Cities without land use restrictions, Houston and Dallas (both very ‘affordable’) have reasonably healthy economies, neither city has growth restrictions and neither city is thought of as a ‘highly desirable’ place to live.......no attractive beaches, no mountains, generally unpleasant weather (but great barbeque.) Houston has recently topped Los Angeles as the most polluted city in the U.S., but demographia co-author, Wendell Cox, sees Houston as a beacon among cities in solving traffic congestion http://www.publicpurpose.com/.

In spite of their claim, it seems likely that land use restriction is a factor in creating high real estate prices, but not the only factor.

Looking again at the demographia lists, virtually all of the unaffordable cities also happen to be cities that can be viewed simply as desirable places to live: Los Angeles-Orange County, San Diego, Honolulu, San Francisco, and Ventura County are at the top of the least affordable list, and would be at the top of many people’s most-desirable-places-to-live list. My guess is that their unaffordable prices prevent them from becoming even more crowded that they already are, but obviously many people moved there in spite of high housing prices. From my experience listening to people moving to and from wherever, housing price is a factor in where to move, but so is the strength of the economy, the quality of life, and the general ‘appeal’ factor an area is perceived to have.

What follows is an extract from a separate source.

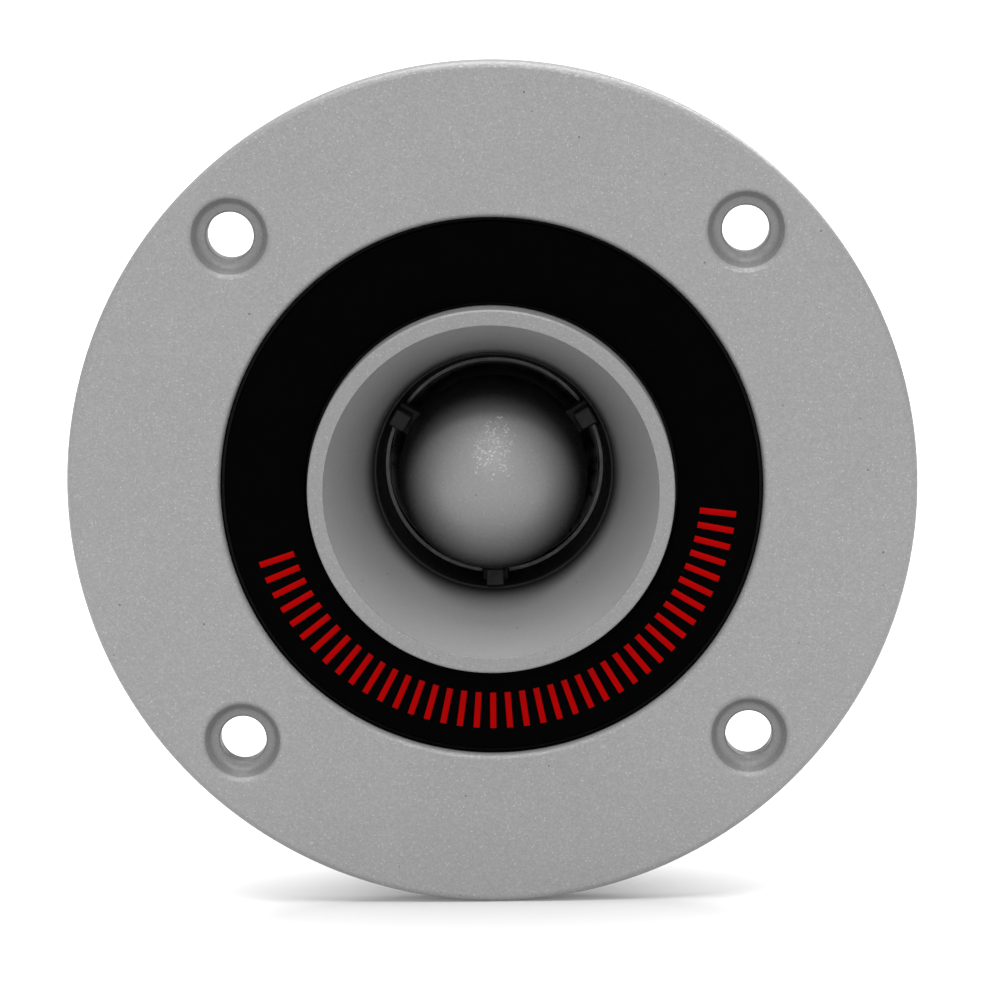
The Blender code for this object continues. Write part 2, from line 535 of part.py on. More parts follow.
def settle_parts():
    """Applies the modifiers, shades the parts smooth up to their sharp edges, drops the cutters."""
    graph = bpy.context.evaluated_depsgraph_get()
    solids = [obj for obj in PARTS.objects if obj.type == "MESH"]
    shaped = [bpy.data.meshes.new_from_object(obj.evaluated_get(graph)) for obj in solids]
    for obj, mesh in zip(solids, shaped):
        obj.modifiers.clear()
        obj.data = mesh
        mesh.name = obj.name
        mesh.shade_smooth()
        mesh.set_sharp_from_angle(angle=SHARP_EDGE)
    for cutter in list(CUTTERS.objects):
        bpy.data.objects.remove(cutter)
    bpy.data.collections.remove(CUTTERS)


def main():
    make_horn_casting()
    make_trim_ring()
    make_phase_plug()
    make_plug_spider()
    ring("throat_ring", THROAT_RING_R, SPIDER_R, SPIDER_REAR - GAP, SPIDER_REAR - GAP - THROAT_RING_T,
         "bright_aluminium")
    ring("horn_gasket", GASKET_IN_R, FRAME_OUT_R, GASKET_TOP, GASKET_TOP - GASKET_T, "foam")
    make_screws()
    make_moving_system()
    make_diaphragm_frame()
    make_motor()
    make_terminal_housing()
    for name, side in SIDES.items():
        make_button(name, side)
        make_contact(name, side)
        make_lead(name, side)
    settle_parts()


main()
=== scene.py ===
"""Looks of the horn tweeter: fine turned pieces, procedural finishes, floor, light and camera."""
import math

import bmesh
import bpy
from mathutils import Matrix, Vector


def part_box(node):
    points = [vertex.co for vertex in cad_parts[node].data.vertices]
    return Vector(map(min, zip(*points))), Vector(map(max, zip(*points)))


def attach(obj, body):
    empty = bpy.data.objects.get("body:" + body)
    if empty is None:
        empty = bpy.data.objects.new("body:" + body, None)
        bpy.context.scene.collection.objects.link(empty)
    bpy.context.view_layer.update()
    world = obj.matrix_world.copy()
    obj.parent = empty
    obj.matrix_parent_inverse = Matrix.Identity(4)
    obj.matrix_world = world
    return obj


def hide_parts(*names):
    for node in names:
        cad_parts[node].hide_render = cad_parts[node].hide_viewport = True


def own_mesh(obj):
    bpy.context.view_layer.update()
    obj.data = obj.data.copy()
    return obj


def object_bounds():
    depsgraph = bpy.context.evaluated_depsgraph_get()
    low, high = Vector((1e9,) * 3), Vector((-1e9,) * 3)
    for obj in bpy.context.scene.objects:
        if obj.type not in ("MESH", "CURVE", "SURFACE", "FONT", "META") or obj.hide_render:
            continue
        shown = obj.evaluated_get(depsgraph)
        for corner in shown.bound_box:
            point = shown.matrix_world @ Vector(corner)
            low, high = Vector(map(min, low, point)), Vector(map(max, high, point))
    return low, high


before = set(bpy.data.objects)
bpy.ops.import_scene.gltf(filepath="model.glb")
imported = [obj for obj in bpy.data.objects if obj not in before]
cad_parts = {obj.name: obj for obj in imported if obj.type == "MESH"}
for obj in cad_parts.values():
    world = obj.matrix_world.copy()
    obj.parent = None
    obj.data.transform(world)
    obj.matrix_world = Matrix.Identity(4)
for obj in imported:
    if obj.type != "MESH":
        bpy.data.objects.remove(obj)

CAD_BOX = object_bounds()

# Lengths are in millimetres and pieces are laid out face up: z runs forward along the horn's
# axis, from zero on the flange's rear face. STAND turns that into the frame's metres.
MM = 0.001
STAND = Matrix.Rotation(math.pi / 2, 4, "X") @ Matrix.Scale(MM, 4)
GAP = 0.3
SHARP_EDGE = math.radians(32)
SAME_POINT, SLIVER = 1e-5, 1e-4    # points this close are one, and edges this short are removed
FINEST, FINE, MEDIUM, SMALL, COARSE, LEAST = 240, 192, 128, 96, 64, 48    # segments round a turned piece
NORMAL_WEIGHT = 80    # how much large faces outweigh small ones in the normals; 50 is even


def span(node):
    """Front, rear and outer radius of a CAD node about the horn's axis."""
    low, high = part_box(node)
    return -low.y / MM, -high.y / MM, (high.x - low.x) / 2 / MM


def centre_x(node):
    """Where a CAD node sits from side to side."""
    low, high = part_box(node)
    return (low.x + high.x) / 2 / MM


# ---------------------------------------------------------------- finishes

MIX_SHARE, MIX_FIRST, MIX_SECOND, MIX_RESULT = 0, 6, 7, 2    # a Mix node's sockets for colours
RING_PERIOD = 0.31    # about how far apart a wave texture's rings are at scale 1
NOISE_RANGE = 0.25, 0.75    # where most of a noise texture's values lie
CONVEX_RANGE = 0.53, 0.60    # Pointiness on an edge; it is 0.5 where a surface is flat
PAINTED_THROAT_SHADE = 0.0015    # how dark the paint is painted deep in the throat: painted shade
COAT_ROUGHNESS = 0.08
TARNISH = 0.3    # how far the stains on a metal cover its colour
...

The study never once mentions the fact that there are places that people just would rather live in. How else to account for the no-growth-planning cities of Los Angeles and Dallas being at opposite ends of the affordability spectrum ?

The authors’ agenda and solution for creating more affordable housing appears to be the removal of all government regulation and allowing ‘the market’ to determine policy. Guess it’s not surprising that Mr. Cox belongs to libertarian organizations. In spite of its egalitarian-sounding name, ‘the market’ opposed initial air and water pollution controls in the 60’s, promoted destruction of indigenous wildlife all over the world, and opposed anti-slavery movements in the South. Perhaps ‘the government’ IS ‘the market’ for things needing protecting from the excesses of capitalism.

In Texas, where all the cities are affordable, industrial pollution standards are ‘voluntary.’ Should Washingon have a policy, then, be to build freeways and subdivisions as far out as ‘the market’ will bear. The government ‘restrictions,’ referred to by demographia authors, are not just growth boundaries for urban areas, but ‘unnecessary’ and ‘overly complex’ building requirements such as construction and building setbacks from waterways and wetlands, fees charged against new housing to help pay for schools, road and infrastructure improvements necessitated by the additional population, outdoor burn bans that add to costs of hauling away debris at construction sites and so on.

For Western Washington, these fees add a large dollar amount to the cost of each newly-constructed residential unit. Growth boundaries have severely limited supply of housing while demand has grown. Yes, restricting lenders from making riskier mortgages will shrink the supply of buyers somewhat, but more owners may turn to sell with owner financing, (seller-carried mortgages,) similar to what happened in the early 1980’s when the supply of buyers from the late-70’s real estate boom was curtailed by double-digit interest rates. Will Congress suddenly decide to do away with the practice of allowing sellers to pay virtually all buyer’s costs ? Probably not. Will lenders decide to completely do away with adjustable rate mortgages (ARMs)? ....with Option ARM’s that allow buyers the choice of paying down principal in the first few years of the loan ? Maybe with a real crisis, like the Savings and Loan catastrophe of the late 1980’s.

Is it a good thing to have housing so unaffordable anywhere ? I don’t think so. The question then is, must we trade something to get affordable housing ? Will we allow unlimited freeway building and subdivisions? Will we remove most or all environmental restrictions connected with the housing industry? Why not remove automobile and water pollution standards as well? A long as your locale is a desirable place to live and there are jobs there to support people, there will be increasing population pressure.

For the existence of ‘a Bubble,’ there must be a potential for a steep drop in demand. The potential reasons might be: 1) Seattle could quickly become a less desirable place to live after a..........................volcanic eruption, a tsunami, a mega-earthquake...............another week of rain? But Texas is not a particularly pleasant place to live, yet people keep moving there. 2) Catastrophic economic news. But if the economy is a disaster in Seattle, where will it be good? What investments will be worthwhile? 3) Catastrophic decrease in demand (buyers) or huge increase in supply. The huge increase in supply can come from reason #1 above, Seattle becoming much less desirable, or the construction floodgates could be opened by removal of GMA provisions. Will Washington’s populace ever see fit to remove or relax growth restrictions ? I’d bet big money against that in Las Vegas, since these growth restrictions are helping to keep the area desirable to live in. But if restrictions are not lifted, will the area be able to produce ‘affordable’ housing again?

The decrease in demand could come by buyers going on strike, by deciding to wait for prices to drop, or it could arise through buyers being unable to get loans. The Federal government has the power to do make loans more difficult to get. Will they? ‘The market’ has the potential to raise interest rates. What little I know about that I will add in another post.

Of all the possible ‘Bubble’ scenarios for Seattle, this seems to have the most potential for triggering widespread price drops.